Set problem -> Repeat the listing in full. Nothing may be added or left out.

Source material ->
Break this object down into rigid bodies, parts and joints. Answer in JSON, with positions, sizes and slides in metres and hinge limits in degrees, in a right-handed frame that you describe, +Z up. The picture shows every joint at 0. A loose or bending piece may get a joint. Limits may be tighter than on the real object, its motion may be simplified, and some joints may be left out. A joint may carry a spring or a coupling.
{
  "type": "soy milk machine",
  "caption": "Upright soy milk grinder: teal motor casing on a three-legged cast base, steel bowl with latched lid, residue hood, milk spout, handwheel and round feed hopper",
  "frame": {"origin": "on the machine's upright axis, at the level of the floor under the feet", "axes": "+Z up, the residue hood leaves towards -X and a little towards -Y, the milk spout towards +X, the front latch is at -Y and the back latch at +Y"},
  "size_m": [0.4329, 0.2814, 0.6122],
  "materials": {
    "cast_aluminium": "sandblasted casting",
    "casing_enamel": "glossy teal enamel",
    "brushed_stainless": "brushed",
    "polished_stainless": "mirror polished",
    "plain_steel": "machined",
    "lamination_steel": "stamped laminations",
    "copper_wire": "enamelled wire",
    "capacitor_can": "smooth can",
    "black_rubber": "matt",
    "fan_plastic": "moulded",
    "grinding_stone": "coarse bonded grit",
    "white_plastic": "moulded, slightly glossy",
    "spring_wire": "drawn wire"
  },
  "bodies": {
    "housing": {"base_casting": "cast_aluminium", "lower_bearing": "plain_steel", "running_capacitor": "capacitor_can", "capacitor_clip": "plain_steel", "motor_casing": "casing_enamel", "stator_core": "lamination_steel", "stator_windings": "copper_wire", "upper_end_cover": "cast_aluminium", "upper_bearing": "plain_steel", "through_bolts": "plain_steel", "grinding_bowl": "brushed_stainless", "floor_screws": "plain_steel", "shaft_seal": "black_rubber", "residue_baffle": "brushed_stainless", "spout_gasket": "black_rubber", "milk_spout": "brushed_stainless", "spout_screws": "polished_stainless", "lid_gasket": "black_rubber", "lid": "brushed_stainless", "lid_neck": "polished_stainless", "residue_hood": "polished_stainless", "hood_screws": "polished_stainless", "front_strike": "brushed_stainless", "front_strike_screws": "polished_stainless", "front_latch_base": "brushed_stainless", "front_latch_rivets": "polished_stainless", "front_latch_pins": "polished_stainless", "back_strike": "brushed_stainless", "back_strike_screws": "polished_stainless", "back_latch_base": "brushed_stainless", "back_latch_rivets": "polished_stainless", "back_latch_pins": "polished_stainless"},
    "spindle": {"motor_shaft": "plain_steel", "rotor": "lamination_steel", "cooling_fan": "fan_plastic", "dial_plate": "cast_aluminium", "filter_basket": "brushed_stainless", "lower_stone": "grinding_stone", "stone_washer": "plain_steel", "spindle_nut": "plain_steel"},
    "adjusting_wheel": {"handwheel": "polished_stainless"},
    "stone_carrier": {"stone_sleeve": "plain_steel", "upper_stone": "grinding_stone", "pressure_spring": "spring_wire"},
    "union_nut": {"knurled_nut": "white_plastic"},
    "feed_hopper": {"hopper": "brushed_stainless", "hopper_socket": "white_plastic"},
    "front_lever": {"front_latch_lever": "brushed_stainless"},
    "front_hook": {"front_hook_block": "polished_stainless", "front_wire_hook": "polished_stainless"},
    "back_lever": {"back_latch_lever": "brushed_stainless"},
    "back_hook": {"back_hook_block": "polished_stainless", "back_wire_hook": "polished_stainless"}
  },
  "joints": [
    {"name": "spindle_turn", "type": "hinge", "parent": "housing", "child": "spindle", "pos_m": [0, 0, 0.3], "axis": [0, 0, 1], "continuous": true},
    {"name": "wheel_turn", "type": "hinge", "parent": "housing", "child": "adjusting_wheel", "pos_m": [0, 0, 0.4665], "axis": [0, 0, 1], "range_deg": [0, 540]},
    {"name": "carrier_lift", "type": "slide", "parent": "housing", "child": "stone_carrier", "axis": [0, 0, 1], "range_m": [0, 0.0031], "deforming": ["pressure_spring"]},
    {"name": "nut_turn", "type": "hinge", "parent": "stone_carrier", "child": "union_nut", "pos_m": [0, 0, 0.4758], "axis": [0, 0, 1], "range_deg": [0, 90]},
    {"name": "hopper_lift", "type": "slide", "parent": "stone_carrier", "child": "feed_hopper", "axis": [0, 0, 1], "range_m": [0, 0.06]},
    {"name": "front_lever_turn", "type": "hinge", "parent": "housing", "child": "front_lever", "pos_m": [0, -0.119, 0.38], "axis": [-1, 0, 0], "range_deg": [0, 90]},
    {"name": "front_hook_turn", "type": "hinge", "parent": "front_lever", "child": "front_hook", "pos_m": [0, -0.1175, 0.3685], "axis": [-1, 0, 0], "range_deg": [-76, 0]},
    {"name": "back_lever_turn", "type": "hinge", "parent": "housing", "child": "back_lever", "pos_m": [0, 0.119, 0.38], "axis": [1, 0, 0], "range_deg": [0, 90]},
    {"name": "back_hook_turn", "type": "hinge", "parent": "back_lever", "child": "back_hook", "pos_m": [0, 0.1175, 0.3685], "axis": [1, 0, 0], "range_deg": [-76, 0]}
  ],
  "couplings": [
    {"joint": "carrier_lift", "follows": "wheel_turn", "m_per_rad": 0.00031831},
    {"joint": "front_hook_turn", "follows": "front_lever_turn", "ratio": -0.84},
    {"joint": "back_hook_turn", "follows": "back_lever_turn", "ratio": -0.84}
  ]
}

Exercise answer ->
Break this object down into rigid bodies, parts and joints. Answer in JSON, with positions, sizes and slides in metres and hinge limits in degrees, in a right-handed frame that you describe, +Z up. The picture shows every joint at 0. A loose or bending piece may get a joint. Limits may be tighter than on the real object, its motion may be simplified, and some joints may be left out. A joint may carry a spring or a coupling.
{
  "type": "soy milk machine",
  "caption": "Upright soy milk grinder: teal motor casing on a three-legged cast base, steel bowl with latched lid, residue hood, milk spout, handwheel and round feed hopper",
  "frame": {"origin": "on the machine's upright axis, at the level of the floor under the feet", "axes": "+Z up, the residue hood leaves towards -X and a little towards -Y, the milk spout towards +X, the front latch is at -Y and the back latch at +Y"},
  "size_m": [0.4329, 0.2814, 0.6122],
  "materials": {
    "cast_aluminium": "sandblasted casting",
    "casing_enamel": "glossy teal enamel",
    "brushed_stainless": "brushed",
    "polished_stainless": "mirror polished",
    "plain_steel": "machined",
    "lamination_steel": "stamped laminations",
    "copper_wire": "enamelled wire",
    "capacitor_can": "smooth can",
    "black_rubber": "matt",
    "fan_plastic": "moulded",
    "grinding_stone": "coarse bonded grit",
    "white_plastic": "moulded, slightly glossy",
    "spring_wire": "drawn wire"
  },
  "bodies": {
    "housing": {"base_casting": "cast_aluminium", "lower_bearing": "plain_steel", "running_capacitor": "capacitor_can", "capacitor_clip": "plain_steel", "motor_casing": "casing_enamel", "stator_core": "lamination_steel", "stator_windings": "copper_wire", "upper_end_cover": "cast_aluminium", "upper_bearing": "plain_steel", "through_bolts": "plain_steel", "grinding_bowl": "brushed_stainless", "floor_screws": "plain_steel", "shaft_seal": "black_rubber", "residue_baffle": "brushed_stainless", "spout_gasket": "black_rubber", "milk_spout": "brushed_stainless", "spout_screws": "polished_stainless", "lid_gasket": "black_rubber", "lid": "brushed_stainless", "lid_neck": "polished_stainless", "residue_hood": "polished_stainless", "hood_screws": "polished_stainless", "front_strike": "brushed_stainless", "front_strike_screws": "polished_stainless", "front_latch_base": "brushed_stainless", "front_latch_rivets": "polished_stainless", "front_latch_pins": "polished_stainless", "back_strike": "brushed_stainless", "back_strike_screws": "polished_stainless", "back_latch_base": "brushed_stainless", "back_latch_rivets": "polished_stainless", "back_latch_pins": "polished_stainless"},
    "spindle": {"motor_shaft": "plain_steel", "rotor": "lamination_steel", "cooling_fan": "fan_plastic", "dial_plate": "cast_aluminium", "filter_basket": "brushed_stainless", "lower_stone": "grinding_stone", "stone_washer": "plain_steel", "spindle_nut": "plain_steel"},
    "adjusting_wheel": {"handwheel": "polished_stainless"},
    "stone_carrier": {"stone_sleeve": "plain_steel", "upper_stone": "grinding_stone", "pressure_spring": "spring_wire"},
    "union_nut": {"knurled_nut": "white_plastic"},
    "feed_hopper": {"hopper": "brushed_stainless", "hopper_socket": "white_plastic"},
    "front_lever": {"front_latch_lever": "brushed_stainless"},
    "front_hook": {"front_hook_block": "polished_stainless", "front_wire_hook": "polished_stainless"},
    "back_lever": {"back_latch_lever": "brushed_stainless"},
    "back_hook": {"back_hook_block": "polished_stainless", "back_wire_hook": "polished_stainless"}
  },
  "joints": [
    {"name": "spindle_turn", "type": "hinge", "parent": "housing", "child": "spindle", "pos_m": [0, 0, 0.3], "axis": [0, 0, 1], "continuous": true},
    {"name": "wheel_turn", "type": "hinge", "parent": "housing", "child": "adjusting_wheel", "pos_m": [0, 0, 0.4665], "axis": [0, 0, 1], "range_deg": [0, 540]},
    {"name": "carrier_lift", "type": "slide", "parent": "housing", "child": "stone_carrier", "axis": [0, 0, 1], "range_m": [0, 0.0031], "deforming": ["pressure_spring"]},
    {"name": "nut_turn", "type": "hinge", "parent": "stone_carrier", "child": "union_nut", "pos_m": [0, 0, 0.4758], "axis": [0, 0, 1], "range_deg": [0, 90]},
    {"name": "hopper_lift", "type": "slide", "parent": "stone_carrier", "child": "feed_hopper", "axis": [0, 0, 1], "range_m": [0, 0.06]},
    {"name": "front_lever_turn", "type": "hinge", "parent": "housing", "child": "front_lever", "pos_m": [0, -0.119, 0.38], "axis": [-1, 0, 0], "range_deg": [0, 90]},
    {"name": "front_hook_turn", "type": "hinge", "parent": "front_lever", "child": "front_hook", "pos_m": [0, -0.1175, 0.3685], "axis": [-1, 0, 0], "range_deg": [-76, 0]},
    {"name": "back_lever_turn", "type": "hinge", "parent": "housing", "child": "back_lever", "pos_m": [0, 0.119, 0.38], "axis": [1, 0, 0], "range_deg": [0, 90]},
    {"name": "back_hook_turn", "type": "hinge", "parent": "back_lever", "child": "back_hook", "pos_m": [0, 0.1175, 0.3685], "axis": [1, 0, 0], "range_deg": [-76, 0]}
  ],
  "couplings": [
    {"joint": "carrier_lift", "follows": "wheel_turn", "m_per_rad": 0.00031831},
    {"joint": "front_hook_turn", "follows": "front_lever_turn", "ratio": -0.84},
    {"joint": "back_hook_turn", "follows": "back_lever_turn", "ratio": -0.84}
  ]
}